Il decreto opposto potrebbe risultare immediatamente rimosso solo quando ulteriori accertamenti di fatto non siano necessari, ma perchè in tal caso, secondo quanto prevede l’art. 384 c.p.c., comma 2, la Corte di cassazione deve decidere la causa nel merito, con una pronuncia che può avere gli effetti sostitutivi di una pronuncia di accoglimento anche solo parziale dell’opposizione.

7. Nel caso in esame, come s’è visto, la decisione che fu cassata con rinvio dalla Corte di cassazione aveva in parte accolto l’opposizione del Comune di Ceglie Messapica e revocato dunque il decreto opposto. Ne consegue che la cassazione di quella decisione comportò l’estinzione dell’intero processo, travolgendo anche il decreto già revocato.

Il caso in esame va dunque risolto in applicazione dell’art. 393 c.p.c., non dell’art. 653 c.p.c.; e questa conclusione rende irrilevante la questione di legittimità costituzionale proposta dal ricorrente.

L’ordinanza impugnata va pertanto cassata.

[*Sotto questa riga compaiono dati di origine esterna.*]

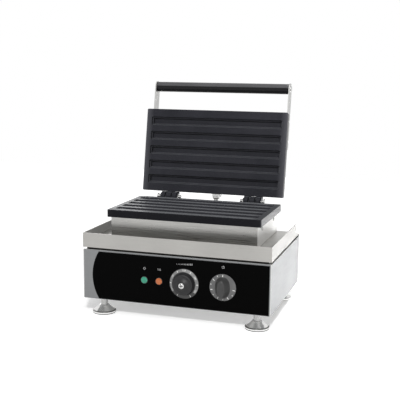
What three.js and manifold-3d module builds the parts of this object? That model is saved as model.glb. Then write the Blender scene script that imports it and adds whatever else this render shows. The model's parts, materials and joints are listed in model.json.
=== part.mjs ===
// Counter-top stick waffle iron with its lid open, in millimetres, +Z up.
// x runs across the machine, y from the front of the body to its back, z up from the counter.
// The last lines move the origin to the middle of the footprint.
import * as THREE from 'three';
import { mergeVertices } from 'three/addons/utils/BufferGeometryUtils.js';
import Module from 'manifold-3d';

const wasm = await Module();
wasm.setup();

// Clearances
const SEAT = 0.3; // between pieces that rest on each other
const RUNNING = 0.3; // around pins and spindles
const OVERRUN = 4; // how far a cutter passes the face that it cuts
const SAME_POINT = 1e-4; // corners closer than this are one corner

// Sheet steel body
const SHEET = 1.2;
const BODY_WIDTH = 400;
const BODY_DEPTH = 280;
const BODY_HEIGHT = 104.5;
const BODY_CORNER = 2.5;
const BODY_LIP = 12;
const REAR_FRAME = 14;
const VENT_COUNT = 12;
const VENT_WIDTH = 4;
const VENT_HEIGHT = 34;
const VENT_PITCH = 9;
const VENT_DROP = 14; // from the top of the rear panel to the vents
const WIRE_SLOT_WIDTH = 60;
const WIRE_SLOT_DEPTH = 16;

// Feet
const FOOT_HEIGHT = 36.5;
const FOOT_FROM_SIDE = 34;
const FOOT_FROM_FRONT = 30;
const CUP_RADIUS = 25;
const CUP_RIM = 2.6;
const CUP_HEIGHT = 16.5;
const CUP_NECK_RADIUS = 11.2;
const CUP_SOCKET = 9;
const CUP_WAIST_SHARE = 0.45;
const CUP_BEVEL = 1;
const POST_RADIUS = 7.4;
const STUD_RADIUS = 4;
const STUD_LENGTH = 9;
const WELD_NUT_RADIUS = 9;
const WELD_NUT_HEIGHT = 6;

// Front panel and its controls
const OVERLAY = 0.8;
const OVERLAY_TOP = 3.5;
const OVERLAY_BOTTOM = 1.2;
const OVERLAY_RIGHT = 4.2;
const OVERLAY_LEFT = 36;
const OVERLAY_BULGE = 14.2;
const CONTROL_HEIGHT = 50.5; // from the bottom of the body to the knobs and lamps
const POWER_LAMP_X = -62.8;
const HEATING_LAMP_X = -31.2;
const THERMOSTAT_X = 22.3;
const TIMER_X = 102.8;
const LAMP_RADIUS = 7.6;
const LAMP_RISE = 2.8;
const LENS_SHARES = [[1, 0], [1, 0.4], [0.86, 0.78], [0.5, 1], [0, 1]]; // of the radius and the rise
const LAMP_BARREL_RADIUS = 6;
const LAMP_BARREL_LENGTH = 24;
const SPINDLE_RADIUS = 3;
const SPINDLE_INSIDE = 12; // how far a spindle reaches behind the front wall
const KNOB_LIFT = 0.7; // air between the panel and a knob

// Thermostat knob
const DIAL_RADIUS = 30.8;
const DIAL_THICKNESS = 3.4;
const DIAL_BEVEL = 1.4;
const CAP_RADIUS = 23.5;
const CAP_TAPER = 2.2;
const CAP_HEIGHT = 10;
const CAP_EDGE = 1.2;
const CAP_GROOVE_RADIUS = 15;
const CAP_GROOVE = 0.8;
const CAP_BOSS_RADIUS = 7.4;
const CAP_CROWN = 3.4; // how far the boss stands over the rim
const KNOB_SCREW_RADIUS = 5.8;
const KNOB_SCREW_HEAD = 2.6;
const KNOB_SCREW_CORE = 2;
const KNOB_SCREW_LENGTH = 4;
const KNOB_SCREW_SLOT = 1.4;
const KNOB_WALL = 2.4; // of cap between the screw and the spindle

// Timer knob
const TIMER_RADIUS = 27.2;
const TIMER_DISC = 3.6;
const TIMER_BEVEL = 1.2;
const GRIP_BASE_WIDTH = 30;
const GRIP_BASE_LENGTH = 42;
const GRIP_TOP_WIDTH = 15;
const GRIP_TOP_LENGTH = 33;
const GRIP_RISE = 14.5;
const GRIP_CROWN = 1.6;

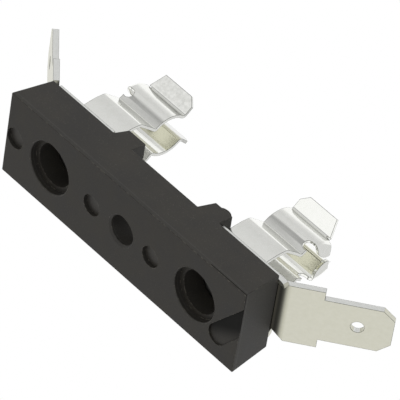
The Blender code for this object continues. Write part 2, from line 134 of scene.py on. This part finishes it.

Ma non occorre disporre il rinvio della decisione al giudice del merito, perchè, non essendo necessari ulteriori accertamenti di fatto, questa corte può decidere nel merito e dichiarare che l’estinzione dell’intero processo si estende alla fase monitoria e priva di effetti anche il decreto ingiuntivo opposto.

Considerata l’incertezza giurisprudenziale che ha dato luogo alla controversia, si giustifica la compensazione delle spese.

P.Q.M.

La Corte, in accoglimento del ricorso, cassa l’ordinanza impugnata e decidendo nel merito, dichiara l’estinzione del processo e privo di effetti il decreto ingiuntivo opposto. Compensa le spese.

Così deciso in Roma, il 16 febbraio 2010.